The provisions of this chapter shall not apply to agencies of the Virgin Islands or of the United States Government, to religious, charitable, benevolent, or educational organizations when not engaged in the conduct of business pursuits for profit, or to transactions involving a charitable or benevolent purpose.

27 V.I.C. § 306.

. See, e.g., Royall v. Virginia, 116 U.S. 572, 6 S.Ct. 510, 29 L.Ed. 735 (1886) (The revenue license is merely a receipt that the occupation tax has been paid; it is not an authority to practice law); see also Hollar v. Government of the Virgin Islands, 857 F.2d 163 (3d Cir.1988) (the licensing fee imposed on private attorneys does not constitute a double tax and its increase in 1983 did not violate equal protection or due process).

. See, e.g., Braffith v. People of the Virgin Islands, 1 V.I. 582, 26 F.2d 646 (3d Cir.1928).

. Even if we were to look for the legislative history, no such history is available for section 302.

. While the language of subsections 302(b) & (c) would thus support the conclusion that not even the individual shareholders or partners can be required to be obtain separate licenses, appellees do not go this far. Br. for Appellees at 8.

. The form adds a bureaucratic catch-all ‘other’ category, although it is difficult to divine what other kind of business organization would fall under the section 301's ‘person or association' than sole proprietorship, corporation, partnership or joint venture. Whatever ‘other’ means, there is nothing in logic, the application form, or in the instructions for completing the application, to hint that 'employee of the organization' could constitute a ‘type of organization'.

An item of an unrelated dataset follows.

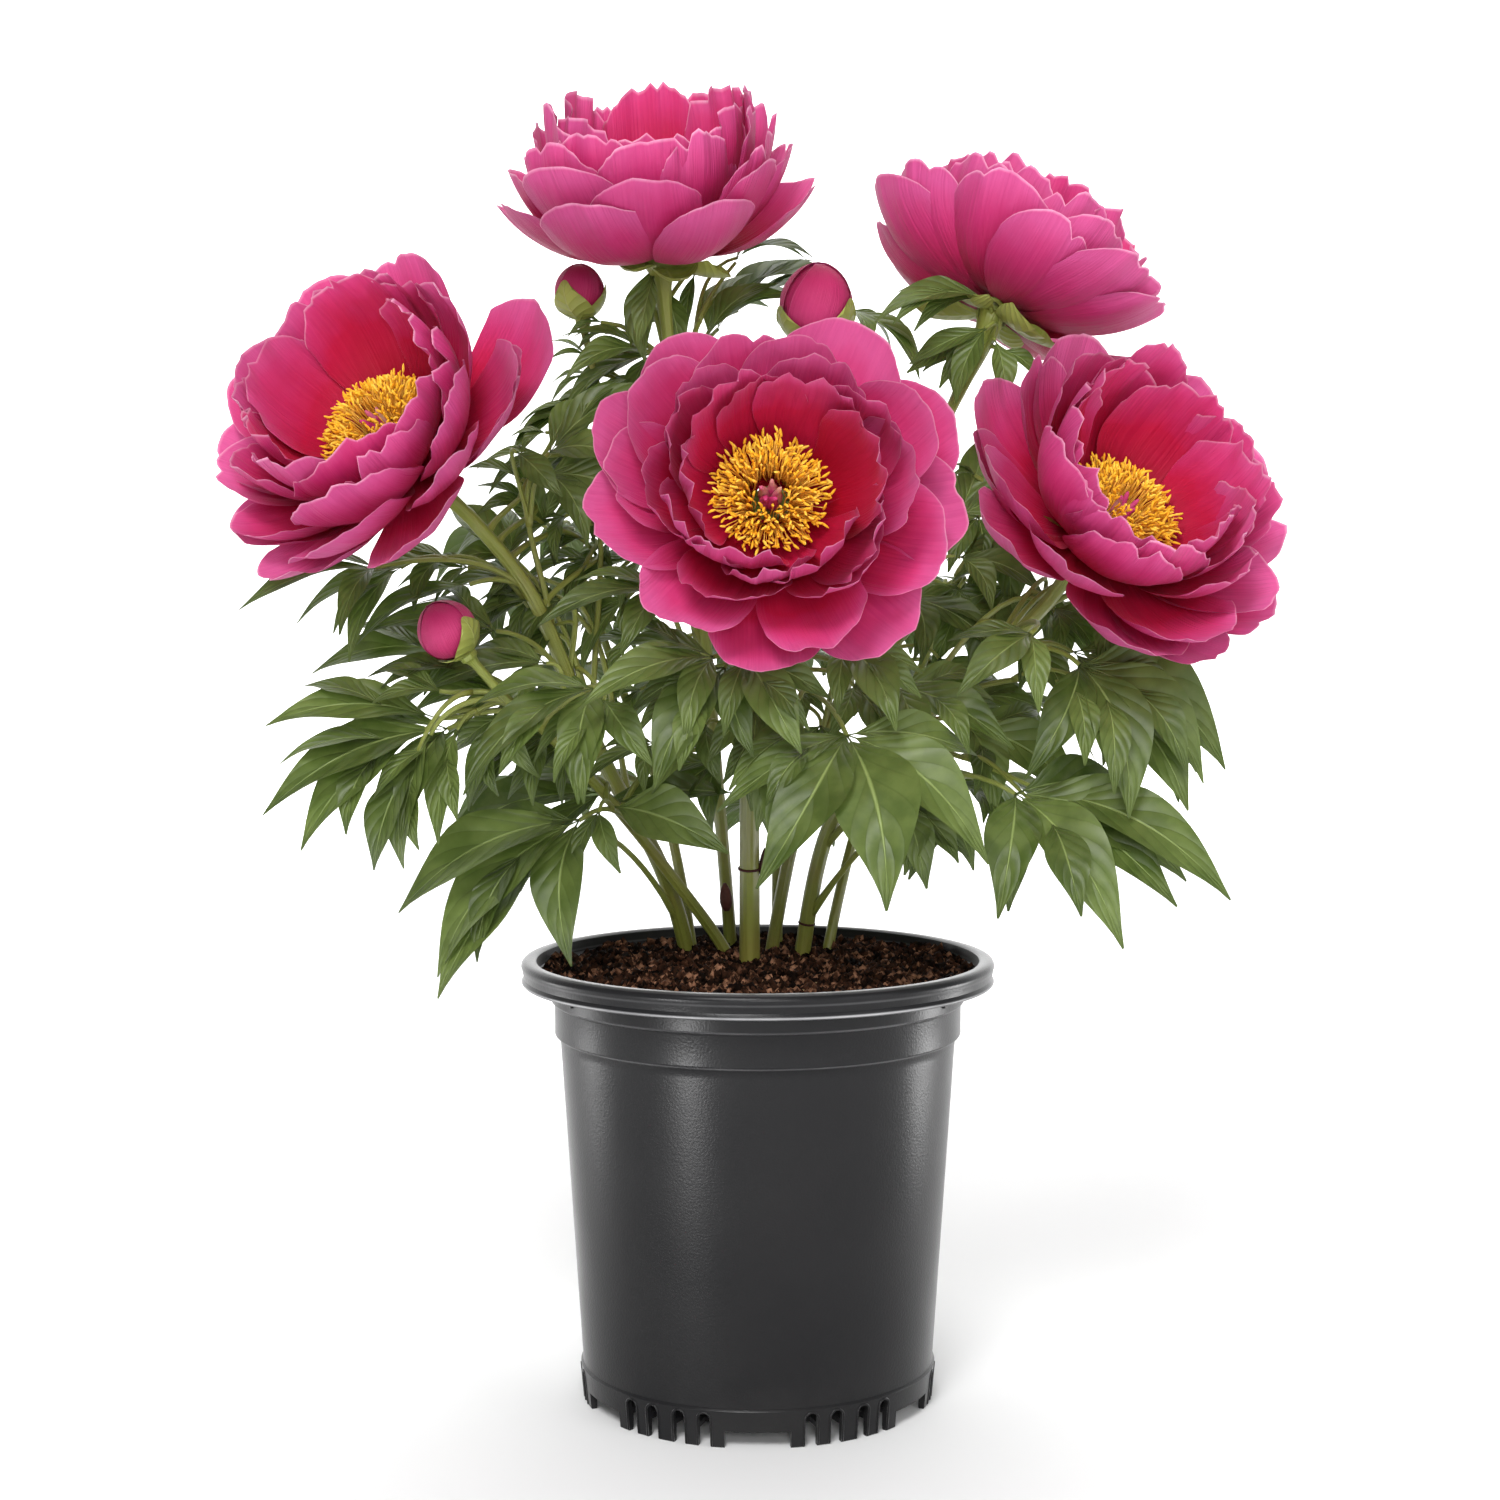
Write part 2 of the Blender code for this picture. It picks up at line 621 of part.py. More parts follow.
def leaflet_group(start, hub, tip, lobes, thick):
    """A leaflet group and its stalk as one thin body.

    The stalk leaves its start on the rise and ends in the hub, and from the hub the lobes spread,
    bowed, drooping and folded along their midribs.
    """
    length = (tip - hub).length
    ahead = (tip - hub).normalized()
    face = UP + leaf_lean(hub)
    normal = (face - ahead * face.dot(ahead)).normalized()
    aside = normal.cross(ahead)
    half_lift = normal * LEAF_THICKNESS / 2

    def spread_point(angle, distance, share, size):
        """A point on the midrib of a lobe that leaves the hub at an angle."""
        way = ahead * math.cos(angle) + aside * math.sin(angle)
        rise = size * (4 * LOBE_BOW * share * (1 - share) - LOBE_DROP * abs(angle) * share**2)
        return hub + way * distance + normal * rise

    spread = math.radians(LOBE_SPREAD[lobes])
    angles = [spread * (2 * i / max(lobes - 1, 1) - 1) if lobes > 1 else 0.0 for i in range(lobes)]
    sizes = [length * (1 - SIDE_LOBE_LOSS * (abs(a) / max(spread, 0.5)) ** 1.5) for a in angles]
    outer = math.radians(OUTER_ANGLE)
    partings = [(angles[0] - outer, OUTER_PARTING)]
    partings += [((angles[i] + angles[i + 1]) / 2, LOBE_PARTING) for i in range(lobes - 1)]
    partings += [(angles[-1] + outer, OUTER_PARTING)]
    path = stalk_path(start, hub, ahead)
    points = []
    for index, point in enumerate(path[:-1]):
        along = (path[index + 1] - point).normalized()
        over = (normal - along * normal.dot(along)).normalized()
        side = over.cross(along)
        reach = thick * (1 - 0.35 * index / (len(path) - 1))
        points += [point + side * reach, point + over * reach, point - side * reach]
    faces = in_triangles(ring_faces(len(path) - 1, STALK_SIDES)) + [(0, 2, 1)]
    neck = len(points) - STALK_SIDES
    top = len(points)
    points += [hub + half_lift, hub - half_lift]
    clefts = []
    for angle, share in partings:
        clefts.append(len(points))
        points.append(spread_point(angle, share * length, share, length))
    ahead_of_neck = (clefts[-1], top, clefts[0])
    for side in (0, 1):
        faces.append((neck + side, neck + side + 1, ahead_of_neck[side + 1]))
        faces.append((neck + side, ahead_of_neck[side + 1], ahead_of_neck[side]))
    faces.append((neck + 2, neck, top + 1))
    faces.append((neck + 2, top + 1, clefts[0]))
    faces.append((neck, clefts[-1], top + 1))

    stations = LARGE_STATIONS if length > LARGE_LEAF else SMALL_STATIONS
    for index in range(lobes):
        angle, size = angles[index], sizes[index]
        across = (aside * math.cos(angle) - ahead * math.sin(angle))
        ribs, lefts, rights = [], [], []
        for s in stations:
            middle = spread_point(angle, s * size, s, size)
            reach = LOBE_HALF_WIDTH * size * lobe_width(s)
            edge = normal * LOBE_FOLD * reach
            ribs.append(len(points))
            points += [middle + half_lift, middle - half_lift]
            rights.append(len(points))
            points.append(middle - across * reach + edge)
            lefts.append(len(points))
            points.append(middle + across * reach + edge)
        end = len(points)
        points.append(spread_point(angle, size, 1.0, size))
        for below in (0, 1):
            spine = [top + below] + [rib + below for rib in ribs] + [end]
            side = []
            for cleft, edges in ((clefts[index], rights), (clefts[index + 1], lefts)):
                rim = [cleft] + edges
                part = [(spine[0], rim[0], spine[1])]
                for k in range(len(edges)):
                    part.append((rim[k], rim[k + 1], spine[k + 1]))
                    if k + 1 < len(edges):
                        part.append((spine[k + 1], rim[k + 1], spine[k + 2]))
                part.append((spine[-2], rim[-1], end))
                side.append(part)
            right, left = side
            left = [tuple(reversed(face)) for face in left]
            for face in right + left:
                faces.append(tuple(reversed(face)) if below else face)
    return points, faces


def leaf_lean(hub):
    """How far a leaf's face leans from level: out from the middle, and to the light in front."""
    out = Vector((hub.x, hub.y - CROWN_Y, 0)).normalized()
    front = max(0.0, min(1.0, (FRONT_FROM - hub.y) / FRONT_DEPTH))
    return out * LEAN_OUT - Vector((0, LEAN_FORWARD, 0)) * front


def stalk_path(start, end, ahead):
    """The points of a stalk that leaves a stem on the rise and comes to its hub in line with it."""
    span = (end - start).length
    rise = ((end - start).normalized() + UP * STALK_RISE).normalized()
    run = (start, start + rise * span * STALK_PULL, end - ahead * span * STALK_PULL, end)
    steps = STALK_STEPS if span > LONG_STALK else STALK_STEPS - 1
    return [bezier(run, step / steps) for step in range(steps)] + [end - ahead * NECK, end]


def on_path(path, share):
    """The point at a share of a path's steps."""
    place = share * (len(path) - 1)
    index = min(int(place), len(path) - 2)
    return path[index].lerp(path[index + 1], place - index)


def leaf(path, share, groups):
    """A leaf's shapes: a stalk to its first leaflet group, and branches from it to the others."""
    shapes = []
    start, thick = on_path(path, share), STALK_RADIUS
    for hub, tip, lobes in groups:
        hub, tip = Vector(hub) * MM, Vector(tip) * MM
        shapes.append(leaflet_group(start, hub, tip, lobes, thick))
        if len(shapes) == 1:
            main = stalk_path(start, hub, (tip - hub).normalized())
            start, thick = on_path(main, BRANCHING), STALK_RADIUS * 0.8
    return shapes


def open_leaf(start, heading, reach, rise, length):
    """The leaflet groups, in millimetres, of a whole leaf that heads away from its stem."""
    out = Vector((math.cos(math.radians(heading)), math.sin(math.radians(heading)), 0))
    aside = Vector((-out.y, out.x, 0))
    hub = start / MM + out * reach + UP * rise
    groups = [(hub, hub + (out - UP * OPEN_DROOP) * length, 3)]
    for hand in (-1, 1):
        side = hub + (aside * hand * 0.9 - out) * length * OPEN_BACK
        way = (out * 0.45 + aside * hand * 0.9).normalized()
        groups.append((side, side + (way - UP * OPEN_DROOP) * length * OPEN_SIDE, 3))
    return groups


def stem_path(name):
    """The points along a stem, from its foot in the soil to its top."""
    knots = [Vector(knot) * MM for knot in STEMS[name][-1]]
    foot = Vector((knots[0].x, knots[0].y, HOLE_BOTTOM + GAP))
    return [foot] + smooth_path(knots, 2)


def stalk(path, foot_radius, top_radius, flower, sides):
    """A tapering stalk, which widens to a calyx under the flower that it carries."""
    path = list(path)
    count = len(path)
    radii = [MM * (foot_radius + (top_radius - foot_radius) * i / (count - 1)) for i in range(count)]
    if flower:
        base, facing = Vector(flower["base"]) * MM, Vector(flower["facing"]).normalized()
        size = flower["size"] * MM
        path += [base - facing * depth * size for depth in CALYX_DEPTHS] + [base - facing * GAP]
        radii += [top_radius * MM] + [radius * size for radius in CALYX_RADII]
    return tube(path, radii, sides)


def stem_shapes(name):
    """A leafy stem's shapes: the stem, its side shoot, the sepals that each ends in, its leaves."""
    foot_radius, top_radius, flower, _ = STEMS[name]
    path = stem_path(name)
    shapes = [stalk(path, foot_radius, top_radius, flower, STEM_SIDES)]
    if flower:
        shapes += sepals(flower)
    if name in SHOOTS:
        share, bud, knots = SHOOTS[name]
        shoot = smooth_path([on_path(path, share)] + [Vector(knot) * MM for knot in knots], 2)
        shapes.append(stalk(shoot, SHOOT_RADIUS, SHOOT_RADIUS, bud, SHOOT_SIDES))
        shapes += sepals(bud)
    for share, groups in LEAVES.get(name, ()):
        shapes += leaf(path, share, groups)
    for share, heading, reach, rise, length in OPEN_LEAVES.get(name, ()):
        shapes += leaf(path, share, open_leaf(on_path(path, share), heading, reach, rise, length))
    return shapes


def wall_radius(height):
    """The pot's outer radius on its tapering wall."""
    return FOOT_RADIUS + (WALL_TOP_RADIUS - FOOT_RADIUS) * height / BAND_HEIGHT


def inner_outline(clearance):
    """The pot's inside from the mouth down to the floor, as (radius, height), drawn in by a clearance."""
    return [
        (MOUTH_RADIUS - 0.0008 - clearance, SOIL_TOP + 0.0015 + clearance),
        (LEDGE_RADIUS - 0.0005 - clearance, SOIL_TOP - 0.0011 + clearance),
        (LEDGE_RADIUS - WALL - clearance, SOIL_TOP - 0.0045),
        (WALL_TOP_RADIUS - WALL - clearance, BAND_HEIGHT),
        (wall_radius(FLOOR_TOP) - WALL - clearance, FLOOR_TOP + clearance),
    ]


def build_pot():
    """The pot: a turned shell with a floor, then the cuts in its foot."""
    lip_low = POT_HEIGHT - LIP_DEPTH
    outline = [
        (0, FLOOR_TOP - FLOOR),
        (FOOT_RADIUS - WALL, FLOOR_TOP - FLOOR),
        (FOOT_RADIUS - WALL, 0),
        (FOOT_RADIUS + SKIRT_STEP * 0.6, 0),
        (wall_radius(SKIRT_HEIGHT) + SKIRT_STEP, SKIRT_HEIGHT),
        (wall_radius(SKIRT_HEIGHT) + 0.0001, SKIRT_HEIGHT + SKIRT_STEP),
        (WALL_TOP_RADIUS, BAND_HEIGHT - 0.0006),
        (BAND_RADIUS, BAND_HEIGHT + 0.0020),
        (BAND_RADIUS, LEDGE_HEIGHT - 0.0010),
        (LEDGE_RADIUS, LEDGE_HEIGHT + 0.0010),
        (LEDGE_RADIUS, lip_low + 0.0010),
        (LIP_RADIUS - 0.0030, lip_low),
        (LIP_RADIUS, POT_HEIGHT - 0.0060),
        (LIP_RADIUS - 0.0030, POT_HEIGHT - 0.0005),
        (MOUTH_RADIUS + 0.0010, POT_HEIGHT),
        *inner_outline(0),
        (0, FLOOR_TOP),
    ]
    pot = add_object("pot", lathe(outline, POT_SIDES), "pot")
    cutters = []
    for gap in range(GAP_COUNT):
        middle = 360 * gap / GAP_COUNT - 90
        cutters.append(gap_cutter(middle))
        cutters += [slot_cutter(middle + angle) for angle in SLOT_ANGLES]
    apply_boolean(pot, cutters, "DIFFERENCE", "EXACT")
    pot.data.shade_smooth()
    pot.data.set_sharp_from_angle(angle=math.radians(35))


def gap_cutter(middle):
    """A wedge that cuts one wide gap in the pot's foot."""
    corners = []
    for height in (-CUT_BELOW, GAP_HEIGHT):
        for hand, reach in ((-1, CUT_INNER), (-1, CUT_OUTER), (1, CUT_OUTER), (1, CUT_INNER)):
            turn = math.radians(middle + hand * GAP_HALF_ANGLE)
            corners.append((reach * math.cos(turn), reach * math.sin(turn), height))
    faces = [(3, 2, 1, 0), (4, 5, 6, 7), (0, 1, 5, 4), (1, 2, 6, 5), (2, 3, 7, 6), (3, 0, 4, 7)]
    return add_object("gap", (corners, faces), "pot")


def slot_cutter(middle):
    """A bar with a round top that cuts one narrow slot through the pot's foot and wall."""
    shoulder = SLOT_HEIGHT - SLOT_HALF_WIDTH * 0.9
    profile = [
        (-SLOT_HALF_WIDTH, -CUT_BELOW),
        (SLOT_HALF_WIDTH, -CUT_BELOW),
        (SLOT_HALF_WIDTH, shoulder),
        (0, SLOT_HEIGHT),
        (-SLOT_HALF_WIDTH, shoulder),
    ]
    turn = Matrix.Rotation(math.radians(middle), 3, "Z")
    reaches = (CUT_INNER, CUT_OUTER)
    corners = [turn @ Vector((reach, across, height)) for reach in reaches for across, height in profile]
    count = len(profile)
    faces = [tuple(range(count - 1, -1, -1)), tuple(range(count, 2 * count))]
    faces += [(i, (i + 1) % count, count + (i + 1) % count, count + i) for i in range(count)]
    return add_object("slot", (corners, faces), "pot")


def build_soil():
    """The soil: a body that fills the pot, a bumpy top and a plain hole for each stem."""
    draw = random.Random(7)
    body = list(reversed(inner_outline(GAP)))
    outline = body + [(radius, SOIL_TOP) for radius in SOIL_RINGS] + [(0, SOIL_TOP)]
    points, faces = lathe([(0, body[0][1])] + outline, SOIL_SIDES)
    first_top = (len(body)) * SOIL_SIDES
    for index in range(first_top, len(points) - 2):
        x, y, z = points[index]
        points[index] = (x, y, z + draw.uniform(-SOIL_BUMP, SOIL_BUMP))
    soil = add_object("soil", (points, faces), "soil")
    above = SOIL_TOP + 0.02
    cutters = []
    for foot_radius, _, _, knots in STEMS.values():
        foot = Vector(knots[0]) * MM
        reach = foot_radius * MM + HOLE_SLACK
        path = [Vector((foot.x, foot.y, HOLE_BOTTOM)), Vector((foot.x, foot.y, above))]
        cutters.append(add_object("hole", tube(path, [reach, reach], STEM_SIDES), "soil"))
    apply_boolean(soil, cutters, "DIFFERENCE", "EXACT")


def main():
    """Builds the whole plant in an emptied scene."""
    for thing in list(bpy.data.objects):
        bpy.data.objects.remove(thing)
    build_pot()
    build_soil()
    for name in STEMS:
        fuse("stem_" + name, stem_shapes(name), "leaf")
    for name, flower in BLOOMS.items():
        build_bloom(name, flower)
    for name, flower in BUDS.items():
        build_bud(name, flower)


main()
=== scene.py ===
"""The looks of a potted peony: fine petals, stamens, leaves, soil and pot around its solids.

Metres, +Z up, in the frame of the solids: the origin is the middle of the pot's foot, and the
front of the plant is towards -Y. The plant's own points are written in millimetres.
"""

import math
import random

import bpy
from mathutils import Matrix, Vector, noise


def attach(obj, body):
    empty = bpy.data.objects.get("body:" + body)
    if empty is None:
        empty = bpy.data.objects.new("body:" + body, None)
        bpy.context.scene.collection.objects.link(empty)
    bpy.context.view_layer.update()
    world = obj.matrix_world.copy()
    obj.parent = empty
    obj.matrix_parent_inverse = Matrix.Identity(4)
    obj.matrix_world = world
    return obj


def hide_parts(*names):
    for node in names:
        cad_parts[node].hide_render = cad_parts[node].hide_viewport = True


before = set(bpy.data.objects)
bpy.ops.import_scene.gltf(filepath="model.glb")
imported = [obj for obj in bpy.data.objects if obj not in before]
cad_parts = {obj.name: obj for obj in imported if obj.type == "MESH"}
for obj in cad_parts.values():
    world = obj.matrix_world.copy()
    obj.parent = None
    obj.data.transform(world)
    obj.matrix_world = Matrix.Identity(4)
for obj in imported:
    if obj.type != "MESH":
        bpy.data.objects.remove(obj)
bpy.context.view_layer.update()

MM = 0.001
UP = Vector((0, 0, 1))
FRONT = Vector((0, -1, 0))

# The pot, as the solids have it
POT_HEIGHT = 0.216
LIP_RADIUS = 0.115
LIP_DEPTH = 0.0117
MOUTH_RADIUS = 0.1074
LEDGE_RADIUS = 0.1005
LEDGE_HEIGHT = 0.1958
BAND_RADIUS = 0.0988
BAND_HEIGHT = 0.1790
WALL_TOP_RADIUS = 0.0962
FOOT_RADIUS = 0.0845
WALL = 0.0022
FLOOR_TOP = 0.0105
FLOOR = 0.0025
SKIRT_HEIGHT = 0.0180
SKIRT_STEP = 0.0012
GAP_COUNT = 6
GAP_HALF_ANGLE = 10.4
GAP_HEIGHT = 0.0079
SLOT_ANGLES = (16.8, 25.2, 34.8, 43.2)
SLOT_HALF_WIDTH = 0.0031
SLOT_HEIGHT = 0.0165
CUT_INNER = 0.074
CUT_OUTER = 0.094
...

. The form requires the applicant to estimate the annual volume of sales, presumably gross fees for a law practice; to state whether the applicant has complied with the applicable provisions concerning trade names, unemployment compensation and workers’ compensation laws. The ‘Owner, Operator, Manager' of the ‘Name of business establishment' is required to certify at the end of the application that it has complied with the Civil Rights Act. App. at 190.

. Accord, Polychrome v. Krigger, 29 V.I. 311, 350 (3d Cir.1993) (citing National Muffler Dealers Assn. v. United States, 440 U.S. 472, 477, 99 S.Ct. 1304, 1307, 59 L.Ed.2d 519 (1979)); see generally Chevron U.S.A., Inc. v. Natural Resources Defense Council, 467 U.S. 837, 842-51, 859-66, 104 S.Ct. 2778, 2781-86, 2790-93, 81 L.Ed.2d 694 (1984).